From its opening scenes it's abundantly clear that HOSTILES is a western of staggering beauty and uncompromising bleakness.  Visually, Cooper forges a stunning looking period film, thanks largely to cinematographer Masanobu Takayanagi's painterly compositions that accurately reflect a late 19th Century New Mexico as a place of lush vistas, yet intimidating natural hardships.  The grounded level of palpable atmosphere shown in the film helps cement the tone that Cooper is aspiring to, which, superficially, is aiming for classic and iconic motifs of the genre while rigidly and thematically leaning heavily towards a revisionist stance.  HOSTILES is a long film - over 130 minutes - but it rarely feels bloated and self indulgent, mostly because Cooper matches his superlative stylistic handling of the material with a muscular and hefty forward momentum that rarely wanes in the slightest.  Tension is generated primarily not with action, fisticuffs, and gun battles (although, the film has ample moments involving that), but rather in seeing the unhealthily racist Blocker trying not to curtail his baser emotional drives to want to eradicate Yellow Hawk off of the face of the earth while paradoxically serving as his guide and protector; it's an endlessly intriguing dynamic.   

Of course, as Blocker's mission lengthens and complications ensue - which leads to some of his men being lost along the way - his outlook begins to slowly, but surely change.  HOSTILES is on remarkably solid thematic ground in this respect, and all while not playing up a predictable salvation arc for its characters that flows smoothly down browbeaten paths.  Blocker begins the film as a cauldron of blind hate; he despise natives because his past with them is simply punctuated by death and destruction and, as a result, has never been given an opportunity to get to know his enemies on any relatable level.  HOSTILES becomes a surprisingly moving western in how it displays the gradual thawing of Blocker's disgust of natives while learning that, deep down, Yellow Hawk and his people are beings of great humanity and respect.  Throwing Rosalie into the mix adds a whole other compelling ingredient into the mix, seeing as she nightmarishly had to witness the murder of her baby and young children at the hands of natives, but manages, in her own way, to develop a nurturing bond with Yellow Hawk's family, seeing as they too have seen their own kind lost due to vile circumstances.  Both Blocker and Rosalie learn that these people share similar qualities to them, which subsequently makes it hard to demonize them as they once did. 

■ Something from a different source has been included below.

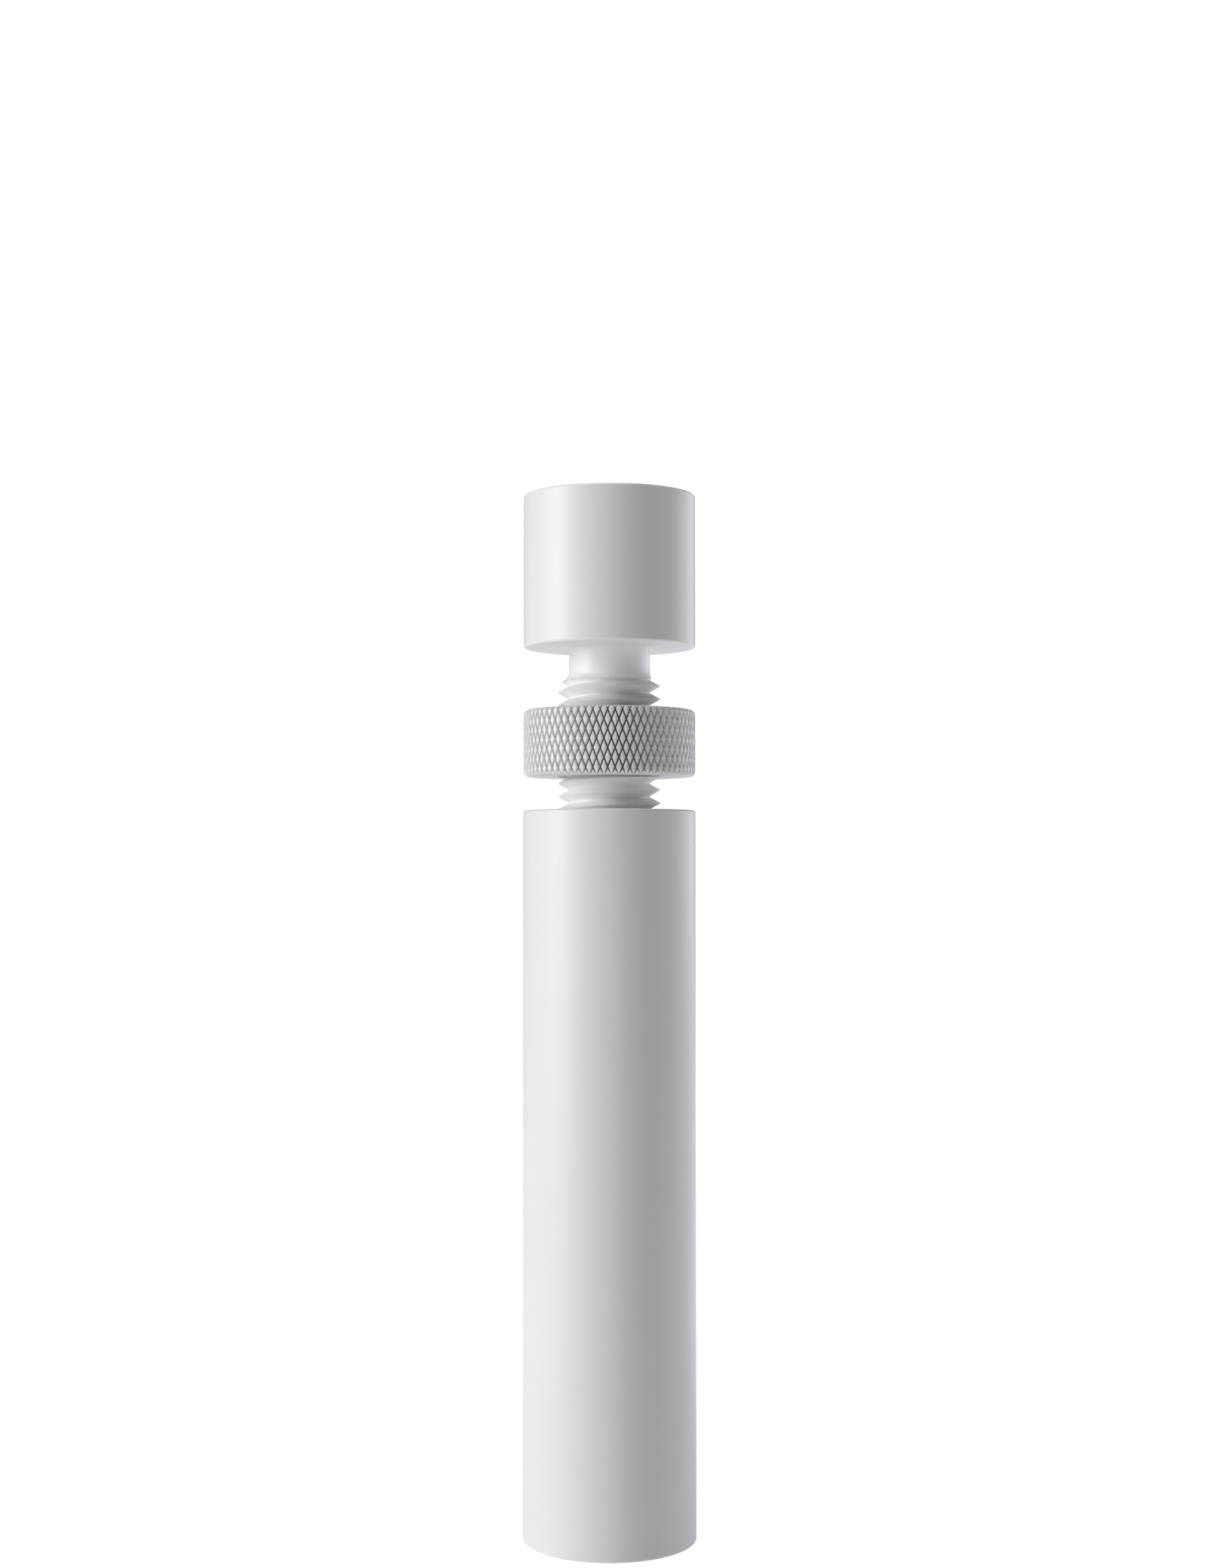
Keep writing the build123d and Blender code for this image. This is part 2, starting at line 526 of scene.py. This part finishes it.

The bravura ensemble performances drive everything dramatically home here, and Christian Bale - one of our greatest actors - gives one of his most internalized performances of haunting pain to grace the screen in an awfully long time.  The key to it is in how he underplays most moments that, in a lesser actors hands, would have resulted in theatrical, Oscar baiting grandstanding.  Through his eyes and glances you gain an immediate understanding of this tortured human being's odious opinions of others unlike him, which is chilling to endure and pathetically sad at the same time.  Pike is also outstanding as well, and she once again shows here as she did in her Oscar nominated performance in GONE GIRL how she can so thanklessly commit herself to an emotionally ravaging performance that throws all vanity out the window.  I also greatly admired Rory Cochrane's quiet mannered supporting performance as one of Blocker's right hand men that's seen and done so much impeachable harm to the natives that it's all but eroded his sanity.  And lastly, we have the great commanding presence of Wes Studi as Yellow Hawk, who brings an unmistakable nobility and gravitas to his role of a dying chief looking to spend his last days in peace. 

Even though, yes, HOSTILES is a western and occupies a bygone era and place in history, its themes are overwhelming timely, especially for how we're still living in an oppressive age of racial tension and anxieties.  The greatness of Cooper's film is how it demonstrates that even a seemingly untamable black heart like Blocker's can be retooled when given chances to harmoniously bridge the gap with those he once loathed.  Rather wisely, Cooper never cements Blocker's relationship with Rosalie on any romantic level while on his redemptive path; they're both just lonely souls filled with pain that reach out to each other as support mechanisms on their mutual road to emotional recovery.  HOSTILES can be unflinchingly difficult to sit through at times, but by its conclusion there's an aura of hope in the air for its characters when it seemed impossible when the film began.  And the fact that this whole arc never feels forced or manipulative is a testament to Cooper's authoritative skills as a filmmaker and with HOSTILES he's loving crafted one of the best westerns in years.